In my 20s, I was a mailman in my town. I worked there for several years. After I quit I often wondered about the rest of the mail carriers. One day I was walking through town and was on George’s route. George was an older, grumpy guy, who had the same route for 20 years or more. I was sitting down on a park bench when I saw George go by. I said, “Hi,” and waved for him to come over and talk. He was much older than I remembered, and kind of an ashen gray with age (I thought). No mailman likes to stop moving, it breaks their stride, but he stopped, then kept going. But that was the way George always acted. A week or so later, I called a Letter Carrier that I knew in High School. We got to talking about the old days, and I mentioned my seeing George, and how I had expected him to have retired by then. My friend then told me that George had passed away a year or so before.
Sometimes you have to experience something yourself in order to believe it. I think George was a “repeater,” an entity that was in the same place for so many years, doing the same thing, that his spirit was imprinted in the ether of his route.
This stuff just seems to run in my family. Usually, my experiences have to do with death, or something bad that’s going to happen to a family member. When I was 8, the home phone rang, and I just blurted out “Terry-Lee is dead.” She was my cousin in Wisconsin. My folks answered the phone. It was my uncle saying his daughter, Terry-Lee had died about an hour before.
I collect antique eyeglasses. Around 1979, I had just purchased a pair from a private collector with rather nice cobalt blue lenses, with steel frames from 1725. One of the temple bars was broken. The seller told me that it was broken by a musket ball, killing the wearer. I cleaned them, and left them on my living room table and went to bed. I was awakened about 4:00 AM by being face slapped–right, left, right, left — real hard. I got up and found the cobalt blue eyeglasses sitting on my bedside table, right next to me. I locked them in my display case and never had a problem with them again.

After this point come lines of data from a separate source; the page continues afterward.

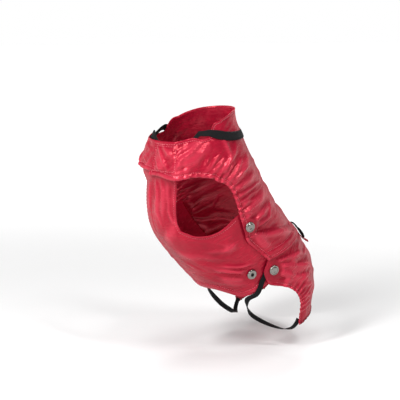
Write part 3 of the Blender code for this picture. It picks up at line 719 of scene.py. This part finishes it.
def joinGrids(main, joined):
    # vertex numbers of the main grid, then of each joined grid, whose first column is shared
    index = numbersOf(main)
    places, indices, total = [main.reshape(-1, 2)], [index], index.size
    for grid, shared in joined:
        fresh = numbersOf(grid[:, 1:], total)
        indices.append(np.concatenate([index[shared][:, None], fresh], axis=1))
        places.append(grid[:, 1:].reshape(-1, 2))
        total += fresh.size
    return np.concatenate(places), indices


# the collar's rows run from the neck to the wings' lower edge
torsoRows = np.concatenate([
    np.linspace(0, back["collarRows"], back["collarPoints"]),
    np.linspace(back["collarRows"], back["lastRow"], back["torsoPoints"])[1:]])
torsoGrid = gridPlaces(torsoRows, denseEdges(back["acrossPoints"]), torsoPlace)
leftAngles = np.linspace(back["seamAngle"], back["leftWingEnd"], back["wingPoints"][0])
rightAngles = -np.linspace(back["seamAngle"], back["rightWingEnd"], back["wingPoints"][1])
collar = slice(0, back["collarPoints"])
places, indices = joinGrids(torsoGrid, [
    (gridPlaces(torsoRows[collar], leftAngles, wingPlace), (collar, -1)),
    (gridPlaces(torsoRows[collar], rightAngles, wingPlace), (collar, 0))])
backPanel = cloth("backPanel", places, indices, backHeight, back["thickness"], redNylon, "back_panel")
print("back panel made")

# the belly panel, with the narrow chest piece
belly = {
    "thickness": 1.1, "bibStation": 100, "bibTop": 34, "bibAngle": 150, "side": 92,
    # how far its sides sink, and how far the chest piece rises under the wings
    "underBack": 1.9, "underRump": 4.5, "underRumpFrom": (168, 188), "sunkFrom": (50, 66),
    "underWing": 2.4, "wingShare": 0.8, "raisedAbove": (58, 42),
    "bibHem": (3.0, 0.6), "rearHem": (8.0, 0.8), "creaseShare": 1.1,
    # small creases: sizes and shifts, and the stations and angles between which they come in
    "crinkle": 0.9, "upperCrinkle": ((7.5, 3.6), (14, 21)), "upperAbove": (124, 96),
    "lowerCrinkle": ((7, 3.6), (17, 24)), "lowerBelow": (100, 124), "lowerBeside": (2, 18),
    "crinkleLean": (0.74, 0.67),
    "shownWithin": (74, 60), "shownBelow": (42, 56), "foldsWithin": (72, 58),
    "bibGrid": (56, 52), "sidePoints": 56, "downPoints": 92,
    "edgePoints": {"bib": 30, "top": 40, "rear": 120},
}
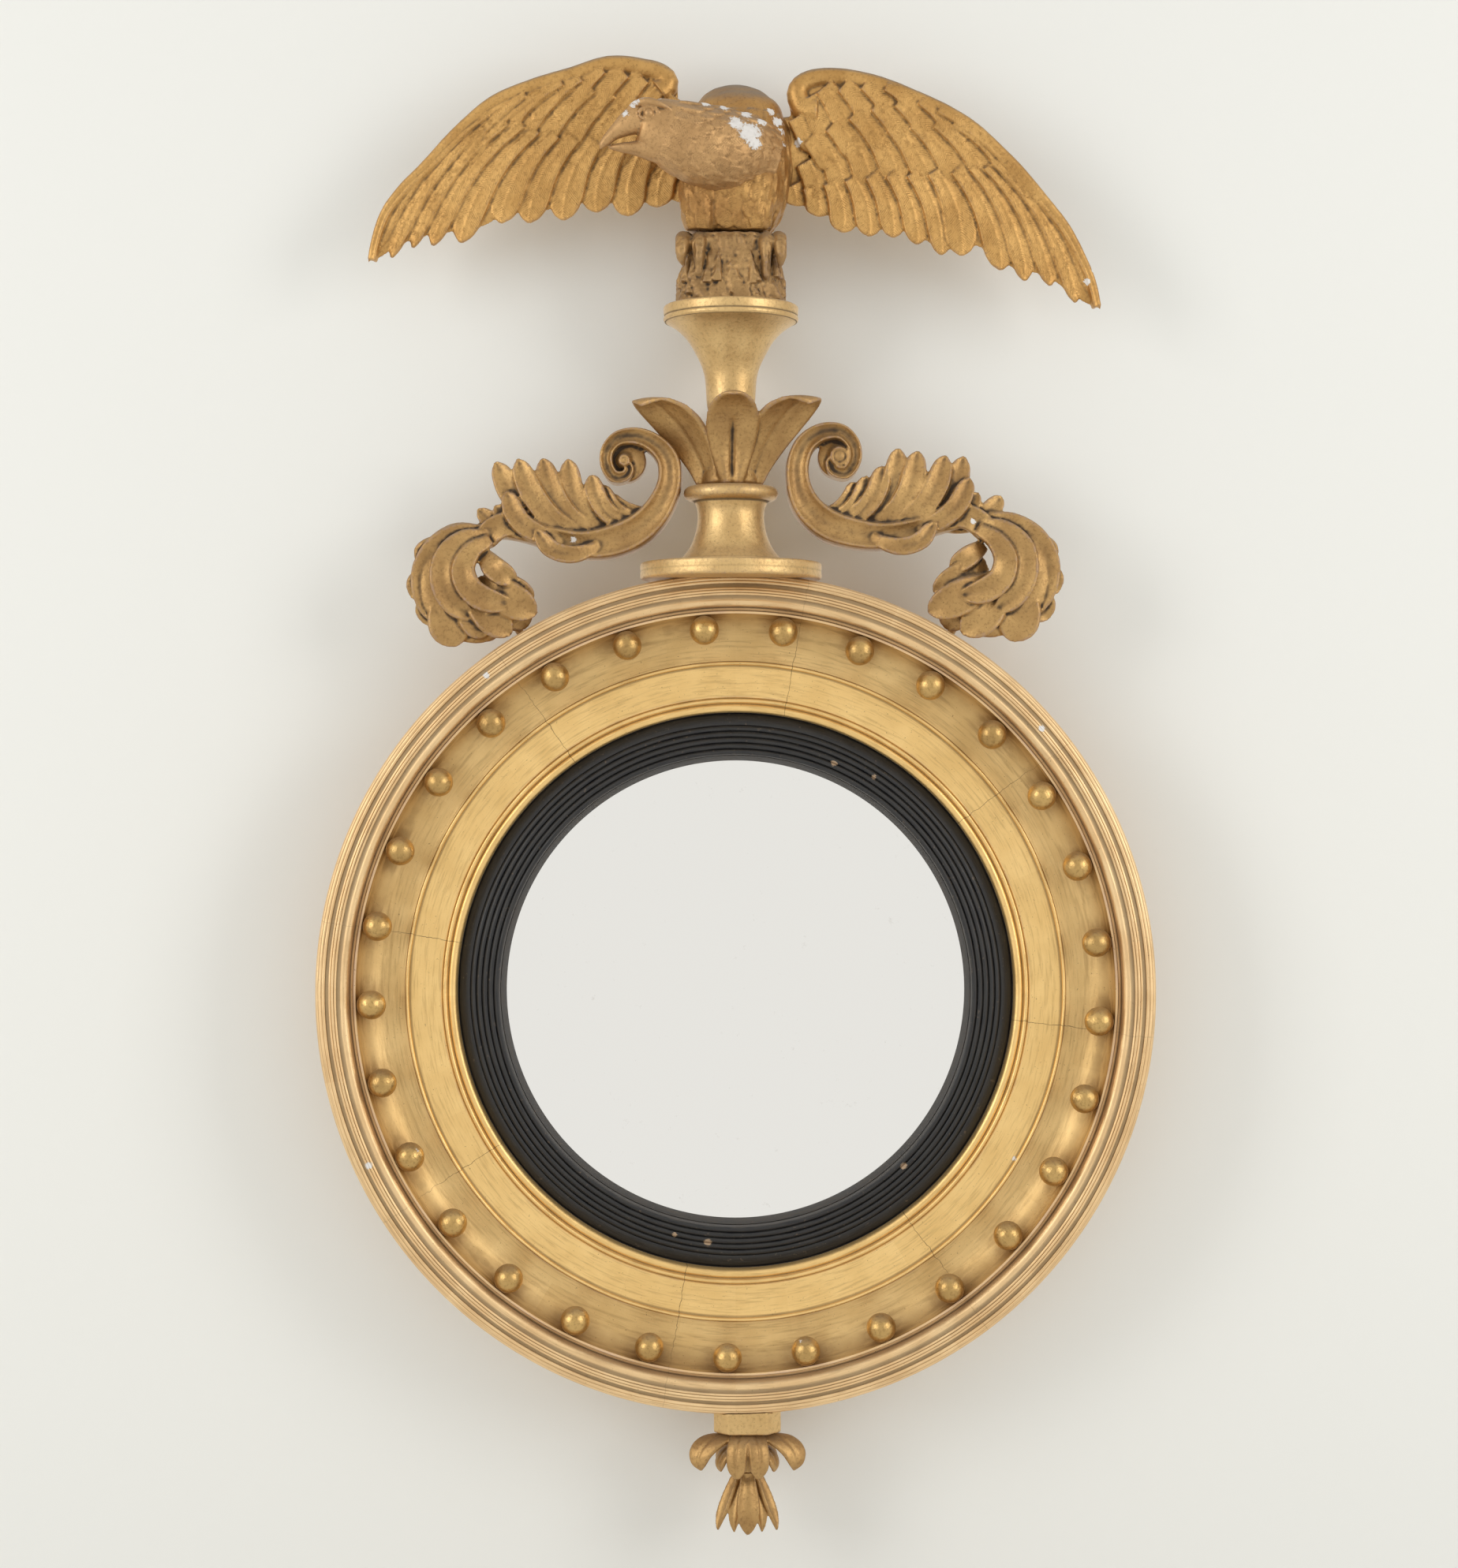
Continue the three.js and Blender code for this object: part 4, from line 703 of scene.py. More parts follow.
def frame_section():
    """Back, side, fine reeds, recess, fillet and hollow of the outer ring."""
    top = math.degrees(math.atan2(COVE_OUTER_DEPTH - COVE_DEPTH, COVE_OUTER - COVE_RADIUS))
    foot = math.degrees(math.atan2(COVE_INNER_DEPTH - COVE_DEPTH, COVE_INNER - COVE_RADIUS))
    inner, ledge = (COVE_INNER, COVE_INNER_DEPTH), (LEDGE_RADIUS, LEDGE_DEPTH)
    return (straight((LEDGE_RADIUS, BACK_DEPTH), 8, (SIDE_RADIUS, BACK_DEPTH), 12, SIDE_TOP)
            + arc(*RIM_BEAD, 6, -60, -14, 5)
            + reeded_arc(*RIM_BEAD, 6, -10, 112, 4, 0.7)
            + reeded_arc(299, 83.5, 5, 48, 132, 3, 0.8)
            + arc(291.5, 83.5, 3.5, 62, 170, 8)
            + straight((288.1, 82), 4, (288, 72.1))
            + straight((288, 72.1), 3, (285.2, 72.1), 3, (285, 76.8))
            + straight((284.6, 77.3), 2, (COVE_OUTER + 0.3, 77.4))
            + arc(COVE_RADIUS, COVE_DEPTH, COVE_SIZE, top, foot, 26)
            + straight(inner, 4, (COVE_INNER, LEDGE_DEPTH), 4, ledge, 2, (LEDGE_RADIUS, BACK_DEPTH)))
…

A few years ago, my daughter and I were sitting in the dining room next to the kitchen. I forget what we were talking about, but we were the only ones in the house. Suddenly, we both noticed out of the corner of our eyes, something drop from the center of the kitchen ceiling straight down to the floor. It was a small plastic McDonald’s Happy Meal toy turtle. It kind of freaked us both out, as THAT particular toy was in a bag of other Happy Meal toys in the basement. Then other things started disappearing and re-appearing, for no rhyme or reason. I gave my daughter a set of 3 collectible swords. One went missing. We found it under her bed — which was impossible as the only way to put it there would be to lift up her bed, as it wouldn’t fit otherwise. I went looking for a DVD that I knew was on top of a stack of them. I couldn’t find it anywhere. I tore the house up looking for it. I went back to the stack to check again — it still wasn’t there. Next day it was sitting on the top of the stack again. I was the only one in the house for the whole time. One day I got up late for work. Rushing to get dressed, I dropped a handful of pennies and didn’t stop to pick them up. When I got home, the pennies were in the center of my bed in a nice, neat, straight-up stack. No one was in my house from when I left for work until I got home around 6:30. There are several more stories to tell. Maybe someday.
This might be interesting to you. It has been clinically proven by two sleep studies that I don’t, or cannot dream. It’s not that I don’t remember dreaming — all the brain wave patterns surprised the doctors. They kept asking me to come back for more tests, but my insurance company wouldn’t cover any more testing — so I didn’t. It was funny because I had told the doctors before the tests that I don’t dream, and they told me it was impossible, if I didn’t dream I should be dead. After the tests, they came into the room, and, acting like they were telling me something I didn’t know exclaimed, “You don’t DREAM.” I just shook my head and said, “I told you so.”